→ **What the exercise asks**: Return, exactly as written, the lines from the one containing "Keep writing the Blender" through the one containing "return points", with both ends included.

→ **Excerpted records**:
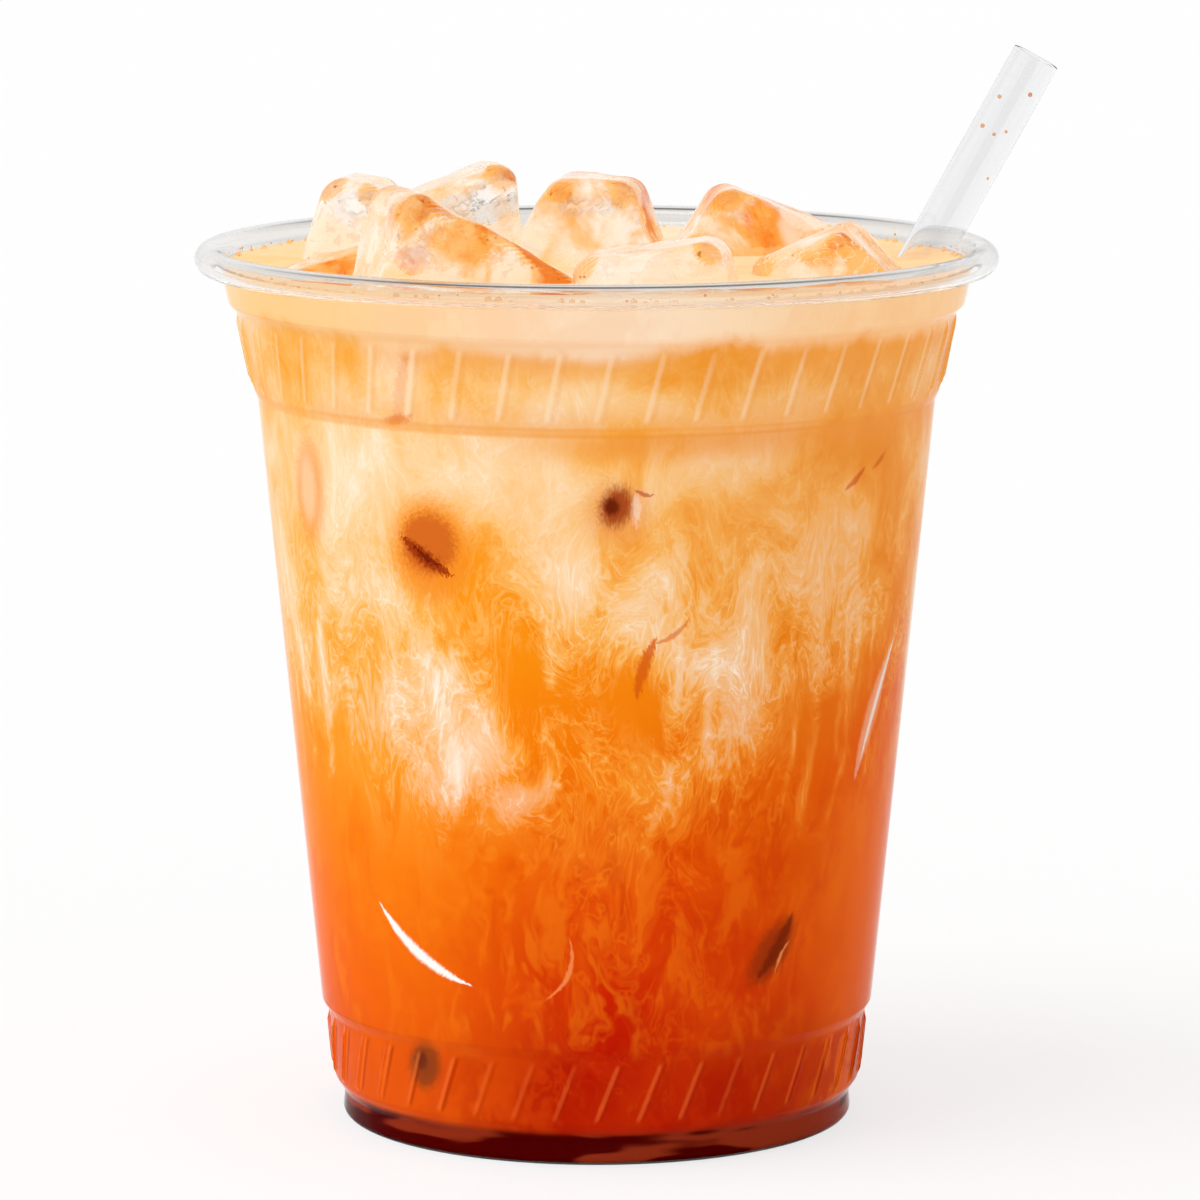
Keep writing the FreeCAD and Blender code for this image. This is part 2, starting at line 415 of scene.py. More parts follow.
def rib_twist(height, grip):
    """How far round a rib has leaned at a height."""
    _, low, high, _, _ = grip
    return np.clip((height - low) / (high - low), 0, 1) * rib_lean(grip)


def cup_line():
    """The whole section of the sheet, from the axis under the base to the axis on the floor."""
    outside = rounded(SHEET)
    inside = rounded(parallel(SHEET, WALL))
    curl = []
    for radius, turns in (
        (CURL_RADIUS - WALL, np.linspace(0, CURL_TURN, 22)[1:]),
        (CURL_RADIUS, np.linspace(CURL_TURN, 0, 26)[:-1]),
    ):
        for turned in turns:
            angle = math.radians(180 - LIP_TAPER - turned)
            curl.append(
                (
                    CURL_CENTRE[0] + radius * math.cos(angle),
                    CURL_CENTRE[1] + radius * math.sin(angle),
                )
            )

    def spacing(radius, height):
        pressed = any(low - 1 < height < high + 1 for _, low, high, _, _ in GRIPS)
        return 0.7 if pressed else 6.0

    return np.vstack(
        [divided(outside, spacing), np.array(curl), divided(inside, lambda r, z: 4.0)[::-1]]
    )


def press_ribs_tree():
    """Geometry nodes that press one band of leaning ribs into the outside of the sheet."""
    nodes = Shaping(
        "press ribs", ("Ribs", "Low", "High", "Turn", "Radius", "Proud", "Half Width")
    )
    given = nodes.given
    place = nodes.add("GeometryNodeInputPosition")
    x, y, z = nodes.parts(place)
    azimuth = x.math("ARCTAN2", x, 0.0 - y)
    share = (z - given["Low"]) / (given["High"] - given["Low"])
    share = share.most(0.0).least(1.0)
    phase = (azimuth - share * given["Turn"]) * given["Ribs"] / (2 * math.pi)
    from_rib = abs(phase.math("FRACT", phase + 100.5) - 0.5)
    distance = from_rib * (2 * math.pi) * given["Radius"] / given["Ribs"]
    profile = (distance / given["Half Width"]).rise(1.0, 0.0)
    ends = (z - given["Low"]).rise(-0.4 * MM, 0.3 * MM) * (z - given["High"]).rise(
        0.4 * MM, -0.3 * MM
    )
    outside = nodes.add(
        "GeometryNodeInputNamedAttribute", {"data_type": "FLOAT"}, {"Name": "outside"}
    )
    lift = profile * ends * outside * given["Proud"]
    away = nodes.add("ShaderNodeCombineXYZ", None, {0: x, 1: y, 2: 0.0})
    away = nodes.add("ShaderNodeVectorMath", {"operation": "NORMALIZE"}, {0: away})
    shift = nodes.add("ShaderNodeVectorMath", {"operation": "SCALE"}, {0: away, 3: lift})
    moved = nodes.add(
        "GeometryNodeSetPosition", None, {"Geometry": given["Geometry"], "Offset": shift}
    )
    return nodes.result(moved)


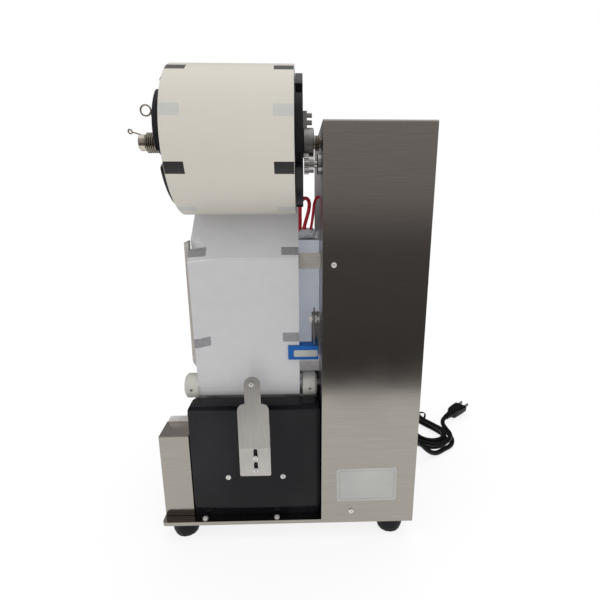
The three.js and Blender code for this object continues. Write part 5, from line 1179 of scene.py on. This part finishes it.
def power_plug():
    relief_long, relief_thin, relief_thick, rib, relief_steps = 20.5, 4.9, 7.2, 0.35, 24
    body_start, body_end, back_half, face_half, corner_power = 20, 59, 8, 12.6, 0.42
    back_thick, thinned, grip_depth, grip_start, grip_end = 9.5, 3, 0.5, 26, 42
    bm = bmesh.new()
    points = []
    radii = []
    for i in range(relief_steps + 1):
        ribbed = i % 4 in (1, 2) and 2 < i < 22
        points.append(plug_place(relief_long * i / relief_steps, 0, 0))
        widened = relief_thin + (relief_thick - relief_thin) * (i / relief_steps) ** 1.3
        radii.append(widened - (rib if ribbed else 0))
    tube_into(bm, points, radii, 20)
    end_shares = [(19.6, 0.62, 0.66), (20.3, 0.8, 0.84), (22, 0.97, 0.95)]
    end_shares += [(x, 1.0, 1.0) for x in range(25, 56, 3)]
    end_shares += [(57.4, 1.0, 1.0), (58.5, 0.98, 0.97), (59, 0.93, 0.92)]
    rings = []
    for x, wide_share, high_share in end_shares:
        t = share_of(x, body_start, body_end)
        half = back_half + (face_half - back_half) * (2 * t * (1 - t) + t * t)
        grip = grip_depth if grip_start < x < grip_end and int(x) % 6 in (1, 4) else 0
        thick = back_thick - thinned * smoothstep(x, 24, 56)
        ring = []
        for c, s in around(36):
            y = half * wide_share * boxed(c, corner_power)
            z = (thick - grip) * high_share * boxed(s, corner_power)
            ring.append(plug_place(x, y, z))
        rings.append(ring)
    skin_into(bm, rings)
    body = piece("power_plug_body", bm, "cord_rubber", "frame", 40)
    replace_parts(body, "power_plug")
    return body


def plug_blades():
    """Two flat blades, each with a round hole near its end."""
    spacing, half_thick, raised, hole_x, hole_r = 12.7, 0.75, 1.2, 71.5, 1.5
    back, taper, front, half_high, tip_half = 58, 74.6, 76.4, 3.17, 2.2
    outline = [(back, -half_high), (taper, -half_high), (front, -tip_half)]
    outline += [(front + 0.1, tip_half), (taper, half_high), (back, half_high)]
    hole = [(hole_x + hole_r * c, hole_r * s) for c, s in around(16)]
    bm = bmesh.new()
    for middle in (-spacing / 2, spacing / 2):
        layers = []
        for y in (middle - half_thick, middle + half_thick):
            layer = []
            for points in (outline, hole):
                layer.append([bm.verts.new(at(*plug_place(u, y, v + raised))) for u, v in points])
            edges = [bm.edges.new(pair) for ring in layer for pair in zip(ring, ring[1:] + ring[:1])]
            bmesh.ops.triangle_fill(bm, use_beauty=True, use_dissolve=False, edges=edges)
            layers.append(layer)
        for rings in zip(*layers):
            quad_rows(bm, rings)
    return piece("power_plug_blades", bm, "blade_metal", "frame", 25)


def hank_tie():
    """Twist tie round the hank's waist."""
    centre = FRONT_FOLD + ALONG * (RUN / 2)
    half, low, high, half_width, thick = 35, 0.6, 17.4, 2.5, 0.8
    side_power, top_power = 0.35, 0.6
    middle, rise = (low + high) / 2, (high - low) / 2
    section = [(half * boxed(c, side_power), rise * boxed(s, top_power)) for c, s in around(48)]
    rings = []
    for inset, w in ((0, -half_width), (0, half_width), (thick, half_width), (thick, -half_width)):
        ring = []
        for u, v in section:
            lifted = Vector((0, 0, middle + v * (1 - inset / 9)))
            ring.append(centre + ACROSS * (u * (1 - inset / half)) + ALONG * w + lifted)
        rings.append(ring)
    bm = bmesh.new()
    skin_into(bm, rings, looped=True)
    return piece("hank_tie", bm, "black_matte", "frame", 40)


at(RELIEF_X, GLAND_Y, GLAND_Z)
[at(*p) for p in cord_points]
power_plug()
plug_blades()
hank_tie()


# Floor, light and surroundings, whose meshes are in metres
def sheet_object(name, corners, material):
    mesh = bpy.data.meshes.new(name)
    mesh.from_pydata(corners, [], [(0, 1, 2, 3)])
    mesh.materials.append(material)
    return placed(bpy.data.objects.new(name, mesh))


def rays_of(tree, *kinds):
    """Node whose first value is 1 on any of the named kinds of rays."""
    rays = add_node(tree, "LightPath")
    found, out = rays, f"Is {kinds[0]} Ray"
    for kind in kinds[1:]:
        either = add_node(tree, "Math")
        either.operation = "MAXIMUM"
        join(found, out, either, 0)
        join(rays, f"Is {kind} Ray", either, 1)
        found, out = either, 0
    return found


def mix_into(tree, factor, first, second, output):
    """Mixes two shaders by a factor into an output's surface."""
    mix = add_node(tree, "MixShader")
    for source, into in ((factor, "Fac"), (first, 1), (second, 2)):
        join(source, 0, mix, into)
    join(mix, 0, output, "Surface")


def white_floor():
    """Floor that looks nearly white to the camera and in reflections, and keeps its shadow."""
    half_m, white_share, white_strength = 6, 0.8, 1.02
    look = new_material("floor_look", (0.9, 0.9, 0.9), 0.8, 0.0, 0.1)
    tint(look, grain(look, 3), (0.895, 0.895, 0.895), (0.905, 0.905, 0.905))
    tree = look.node_tree
    white = add_node(tree, "Emission", Strength=white_strength)
    seen = add_node(tree, "Math")
    seen.operation = "MULTIPLY"
    seen.inputs[1].default_value = white_share
    join(rays_of(tree, "Camera", "Glossy"), 0, seen, 0)
    mix_into(tree, seen, shader_of(look), white, tree.nodes["Material Output"])
    corners = [(-half_m, -half_m, 0), (half_m, -half_m, 0), (half_m, half_m, 0), (-half_m, half_m, 0)]
    sheet_object("floor", corners, look)


def sun(name, towards, strength, spread_degrees):
    """Broad soft lamp that shines from a direction and leaves no glare on the steel."""
    data = bpy.data.lights.new(name, "SUN")
    data.energy = strength
    data.angle = radians(spread_degrees)
    light = placed(bpy.data.objects.new(name, data))
    light.rotation_euler = Vector(towards).to_track_quat("Z", "Y").to_euler()
    light.visible_glossy = False


def studio_world():
    """White to the camera and in reflections, and softer as a light."""
    soft_strength = 0.64
    world = bpy.data.worlds.new("studio")
    bpy.context.scene.world = world
    world.use_nodes = True
    tree = world.node_tree
    tree.nodes.clear()
    soft = add_node(tree, "Background", Color=(0.98, 0.99, 1, 1), Strength=soft_strength)
    white = add_node(tree, "Background", Color=(1, 1, 1, 1), Strength=1.0)
    seen = rays_of(tree, "Camera", "Glossy", "Transmission")
    mix_into(tree, seen, soft, white, add_node(tree, "OutputWorld"))


def card_look():
    """Glow that is dark near the table and paler higher up; its levels follow the height in metres."""
    look = bpy.data.materials.new("card_look")
    look.use_nodes = True
    tree = look.node_tree
    tree.nodes.clear()
    kinds = ("TexCoord", "SeparateXYZ", "ValToRGB", "Emission", "OutputMaterial")
    coords, split, ramp, glow, out = (add_node(tree, kind) for kind in kinds)
    join(coords, "Object", split, 0)
    join(split, "Z", ramp, "Fac")
    join(ramp, "Color", glow, "Color")
    join(glow, 0, out, "Surface")
    elements = ramp.color_ramp.elements
    elements[0].position, elements[1].position = 0.0, 0.9
    for position, level in ((0.0, 0.11), (0.06, 0.07), (0.2, 0.1), (0.36, 0.12), (0.47, 0.33), (0.9, 0.45)):
        element = next((e for e in elements if abs(e.position - position) < 1e-6), None)
        element = element or elements.new(position)
        element.color = (level, level * 0.94, level * 0.95, 1)
    return look


def studio_cards():
    """Grey cards round the table, seen only in reflections, as the room is in the photograph."""
    away, object_left, height_m = 455, -212, 1.4
    look = card_look()
    low, high = at(object_left - away, -away, 0), at(int(TOWER_W) + away, TOWER_D + away, 0)
    corners = [(low.x, low.y), (high.x, low.y), (high.x, high.y), (low.x, high.y)]
    for i, (a, b) in enumerate(zip(corners, corners[1:] + corners[:1])):
        card = sheet_object(f"card_{i}", [(*a, 0), (*b, 0), (*b, height_m), (*a, height_m)], look)
        card.visible_camera = False
        card.visible_diffuse = False
        card.visible_shadow = False
        card.visible_transmission = False
        card.visible_volume_scatter = False


white_floor()
sun("key_light", (-0.2, -1, 0.38), 1.2, 110)
sun("top_light", (0.1, 0.15, 1), 1.15, 60)
studio_world()
studio_cards()
bpy.context.scene.view_settings.view_transform = "Standard"

bpy.context.view_layer.update()
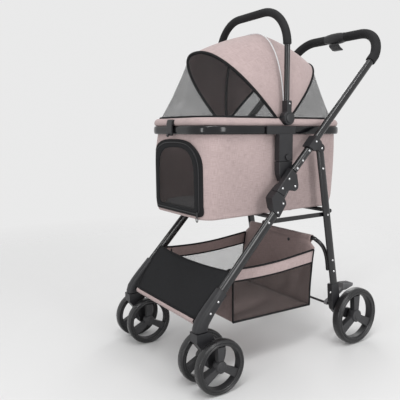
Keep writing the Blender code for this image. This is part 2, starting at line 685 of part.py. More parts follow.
def rim_arc(sign, start_y, count):
    """Half of the canopy's lower edge, from the left foot round the front (-1) or rear (1)."""
    half_length, half_width, corner = 0.2690, 0.1565, 0.085
    outline = [(half_width, start_y)]
    for k in range(9):
        turn = math.radians(90 * k / 8)
        outline.append((half_width - corner + corner * math.cos(turn),
                        RIM_CENTRE_Y + sign * (half_length - corner + corner * math.sin(turn))))
    outline += [(-x, y) for x, y in reversed(outline)]
    lengths = [0.0]
    for a, b in zip(outline, outline[1:]):
        lengths.append(lengths[-1] + math.dist(a, b))
    points = []
    for k in range(count):
        want = lengths[-1] * k / (count - 1)
        i = next(j for j in range(1, len(lengths)) if lengths[j] >= want - 1e-9)
        part = (want - lengths[i - 1]) / (lengths[i] - lengths[i - 1])
        a, b = outline[i - 1], outline[i]
        points.append(Vector((a[0] + (b[0] - a[0]) * part, a[1] + (b[1] - a[1]) * part,
                              CANOPY_BASE)))
    return points


def build_canopy(mats):
    """One thin dome over three bows, open at the bottom."""
    count = 17
    ribs = [rim_arc(-1, -0.040, count), bow_points(FRONT_BOW, count), bow_points(MIDDLE_BOW, count),
            bow_points(REAR_BOW, count), rim_arc(1, 0.030, count)]
    swell = [0.004, 0.004, 0.008, 0.004]
    rows = [ribs[0]]
    heart = Vector((0.0, RIM_CENTRE_Y, CANOPY_BASE))
    for (before, after), proud in zip(zip(ribs, ribs[1:]), swell):
        middle = []
        for k, (a, b) in enumerate(zip(before, after)):
            point = (a + b) / 2
            if 0 < k < count - 1:
                point += (point - heart).normalized() * proud
            middle.append(point)
        rows += [middle, after]
    inner = []
    for row in rows:
        pulled = []
        for point in row:
            away = point - heart
            moved = heart + away * (1 - 0.0035 / away.length)
            if abs(point.z - CANOPY_BASE) < 1e-6:
                moved.z = CANOPY_BASE
            pulled.append(moved)
        inner.append(pulled)
    vertices = [p for row in rows + inner for p in row]
    faces = []
    size = len(rows) * count
    for i in range(len(rows) - 1):
        for k in range(count - 1):
            a = i * count + k
            faces.append((a, a + 1, a + count + 1, a + count))
            b = a + size
            faces.append((b, b + count, b + count + 1, b + 1))
    edge = list(range(count)) + [(i + 1) * count + count - 1 for i in range(len(rows) - 1)]
    edge += [len(rows) * count - 1 - k for k in range(1, count)]
    edge += [i * count for i in range(len(rows) - 2, 0, -1)]
    for k, a in enumerate(edge):
        b = edge[(k + 1) % len(edge)]
        faces.append((a, b, b + size, a + size))
    add_object("canopy", vertices, faces, mats["fabric"])


def build_carry_handle(mats):
    points = [(CARRY_X, HUB_Y, HUB_TOP + GAP), (CARRY_X, HUB_Y, 0.9500)]
    for k in range(1, 10):
        turn = math.radians(90 * k / 9)
        points.append((CARRY_X - CARRY_CORNER * (1 - math.cos(turn)), HUB_Y,
                       CARRY_TOP - CARRY_CORNER + CARRY_CORNER * math.sin(turn)))
    points += mirrored(reversed(points))
    frames = path_frames(points)
    hinge = (0.0, HUB_Y, HUB_Z)
    vertices, faces = skin([ring(f, CARRY_TUBE_R, CARRY_TUBE_R, 10) for f in frames])
    add_object("carry_handle_tube", vertices, faces, mats["tube"], hinge)
    sleeve("carry_grip", frames[2:-2], CARRY_GRIP_R, CARRY_TUBE_R + GAP, mats["foam"], origin=hinge)
    for side, sign in sides():
        x0, x1 = span(sign, CARRY_X - 0.0100, CARRY_X + 0.0140)
        outline = arc((HUB_Y, HUB_Z), HUB_R, 115, 425, 14)
        outline += [(HUB_Y + 0.0095, HUB_TOP), (HUB_Y - 0.0095, HUB_TOP)]
        hub = plate(f"handle_hub_{side}", outline, x0, x1, mats["plastic"],
                    origin=(sign * CARRY_X, HUB_Y, HUB_Z))
        rounded(hub, 0.0015)


def build_clip_posts(mats):
    """Side clips: a saddle outside the rim, a post with a release button, and a plug."""
    button = (-0.0182, 0.6200)
    outline = [(-0.0500, 0.6880), (-0.0500, 0.6090), (0.0026, 0.6090), (0.0026, 0.6880)]
    for side, sign in sides():
        x0, x1 = span(sign, RIM_HALF_WIDTH + GAP, POST_X1)
        post = plate(f"clip_post_{side}", outline, x0, x1, mats["plastic"])
        s0, s1 = span(sign, RIM_HALF_WIDTH + GAP, RIM_HALF_WIDTH + 0.0060)
        saddle = box(f"post_saddle_{side}", (s0, -0.0880, 0.6875), (s1, 0.0230, 0.7120),
                     mats["plastic"])
        combine(post, saddle, "UNION")
        b0, b1 = span(sign, POST_X0, RIM_HALF_WIDTH + 0.0020)
        back = box(f"post_back_{side}", (b0, -0.0490, 0.6095), (b1, 0.0016, 0.6820),
                   mats["plastic"])
        combine(post, back, "UNION")
        t0, t1 = span(sign, PLUG_X0, PLUG_X1)
        plug = box(f"post_plug_{side}", (t0, -0.0200, 0.5900), (t1, -0.0020, 0.6110),
                   mats["plastic"])
        combine(post, plug, "UNION")
        c0, c1 = span(sign, POST_X1 - 0.0060, POST_X1 + 0.0100)
        pocket = turned(f"button_pocket_{side}", button, [(c0, 0.0096), (c1, 0.0096)], 12,
                        mats["plastic"])
        combine(post, pocket, "DIFFERENCE")
        d0, d1 = span(sign, POST_X1 - 0.0015, POST_X1 + 0.0050)
        turned(f"release_button_{side}", button, [(d0, 0.0090), (d1, 0.0090)], 12, mats["grey"],
               origin=(sign * POST_X1, *button))


def centre_model():
    """Every piece hangs from one empty that puts the whole model's middle over the origin."""
    front = CASTER_Y + CASTER_TRAIL - FRONT_WHEEL_R
    path = handle_path()
    rear = path[len(path) // 2][1] + CONSOLE_R
    base = bpy.data.objects.new("stroller", None)
    base.location = (0.0, -(front + rear) / 2, 0.0)
    bpy.context.scene.collection.objects.link(base)
    for obj in list(bpy.context.scene.collection.objects):
        if obj is not base and obj.parent is None:
            obj.parent = base


def main():
    clear_scene()
    mats = materials()
    build_wheels(mats)
    build_casters(mats)
    build_front_legs(mats)
    build_latches(mats)
    build_cross_tubes(mats)
    build_receivers(mats)
    build_handle(mats)
    build_rear_legs(mats)
    build_brake(mats)
    build_links(mats)
    build_basket(mats)
    build_rim(mats)
    build_carrier_body(mats)
    build_door(mats)
    build_pad(mats)
    build_canopy(mats)
    build_carry_handle(mats)
    build_clip_posts(mats)
    centre_model()


main()
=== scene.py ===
"""Looks for the pet stroller: smooth tubes, wheels, soft carrier, canopy, basket, trims and light.

Places on the stroller are in metres, in the frame that part.py draws in. finish_piece() adds SHIFT_Y,
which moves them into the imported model's frame. The camera and the lights are given in that frame.
"""

import json
import math
from itertools import accumulate, pairwise
from math import cos, pi, radians, sin

import bmesh
import bpy
import numpy as np
from mathutils import Matrix, Vector, noise
from mathutils.geometry import tessellate_polygon


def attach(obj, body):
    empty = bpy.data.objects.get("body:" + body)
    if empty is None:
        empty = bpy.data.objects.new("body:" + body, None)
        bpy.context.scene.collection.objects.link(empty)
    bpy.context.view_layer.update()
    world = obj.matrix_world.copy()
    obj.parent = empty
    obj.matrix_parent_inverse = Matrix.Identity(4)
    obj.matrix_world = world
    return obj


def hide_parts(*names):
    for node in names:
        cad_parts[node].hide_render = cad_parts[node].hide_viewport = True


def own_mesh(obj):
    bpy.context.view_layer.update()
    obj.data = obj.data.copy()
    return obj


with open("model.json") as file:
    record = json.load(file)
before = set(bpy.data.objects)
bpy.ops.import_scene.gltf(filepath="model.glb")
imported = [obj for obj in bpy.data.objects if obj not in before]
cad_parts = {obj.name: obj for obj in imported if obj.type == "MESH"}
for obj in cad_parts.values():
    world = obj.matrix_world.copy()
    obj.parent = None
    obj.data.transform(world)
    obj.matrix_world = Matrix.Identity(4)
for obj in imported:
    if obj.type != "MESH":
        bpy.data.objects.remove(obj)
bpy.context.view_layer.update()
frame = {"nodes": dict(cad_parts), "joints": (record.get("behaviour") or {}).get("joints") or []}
NODES = frame["nodes"]
JOINTS = {joint["name"]: joint for joint in frame["joints"]}

# ---- Dimensions shared with the frame ----
HUB_Y, HUB_Z = -0.01, 0.735
SHIFT_Y = JOINTS["carry_handle_swing"]["pos_m"][1] - HUB_Y
FRAME_X = 0.2058
TUBE_ANGLE = radians(45.94)
TUBE_DIR = (cos(TUBE_ANGLE), sin(TUBE_ANGLE))
LEG_TUBE, REAR_TUBE, HANDLE_TUBE_R = (0.008, 0.0145), (0.0065, 0.0142), 0.0118
HANDLE_START = (-0.0115, 0.5794)
HANDLE_RUN, HANDLE_CORNER_R = 0.505, 0.097
HANDLE_CORNER_ANGLE = radians(64)
GRIP_R, GRIP_LAP, CONSOLE_HALF = 0.016, 0.03, 0.046
LEG_TOP, LEG_BOTTOM = (-0.0817, 0.4585), (-0.2667, 0.2628)
LEG_PIVOT, REAR_LEG_X, REAR_LEG_END = (0.1052, 0.645), 0.198, (0.181, 0.208)
CASTER_X, CASTER_Y, CASTER_TRAIL, DUAL_OFFSET = 0.2058, -0.3384, 0.035, 0.0425
FRONT_WHEEL_R, FRONT_TYRE_W, REAR_WHEEL_R, REAR_TYRE_W = 0.075, 0.026, 0.092, 0.03
REAR_WHEEL_X, REAR_AXLE_Y = 0.2227, 0.2566
RIM_Y, RIM_LENGTH, RIM_WIDTH, RIM_CORNER = -0.02, 0.285, 0.172, 0.085
RIM_BAR_W, RIM_BAR_H, RIM_Z = 0.0115, 0.0245, 0.7
CARRY_X, CARRY_TOP, CARRY_CORNER, CARRY_TUBE_R, CARRY_GRIP_R = 0.1725, 1.06, 0.11, 0.0085, 0.0125
HUB_TOP = 0.787
FRONT_BOW = (0.1515, 0.2824, 43.9, 2.36, -0.021)
MIDDLE_BOW = (0.1505, 0.277, 2.7, 2.56, 0.0)
REAR_BOW = (0.155, 0.273, -42.8, 2.55, 0.008)
BOW_Z, CANOPY_BASE = 0.725, 0.733
CROSS_Z, REAR_CROSS_Z, CROSS_R = 0.4478, 0.445, 0.0068
SIDES = (("left", 1), ("right", -1))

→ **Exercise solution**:
Keep writing the Blender code for this image. This is part 2, starting at line 685 of part.py. More parts follow.
def rim_arc(sign, start_y, count):
    """Half of the canopy's lower edge, from the left foot round the front (-1) or rear (1)."""
    half_length, half_width, corner = 0.2690, 0.1565, 0.085
    outline = [(half_width, start_y)]
    for k in range(9):
        turn = math.radians(90 * k / 8)
        outline.append((half_width - corner + corner * math.cos(turn),
                        RIM_CENTRE_Y + sign * (half_length - corner + corner * math.sin(turn))))
    outline += [(-x, y) for x, y in reversed(outline)]
    lengths = [0.0]
    for a, b in zip(outline, outline[1:]):
        lengths.append(lengths[-1] + math.dist(a, b))
    points = []
    for k in range(count):
        want = lengths[-1] * k / (count - 1)
        i = next(j for j in range(1, len(lengths)) if lengths[j] >= want - 1e-9)
        part = (want - lengths[i - 1]) / (lengths[i] - lengths[i - 1])
        a, b = outline[i - 1], outline[i]
        points.append(Vector((a[0] + (b[0] - a[0]) * part, a[1] + (b[1] - a[1]) * part,
                              CANOPY_BASE)))
    return points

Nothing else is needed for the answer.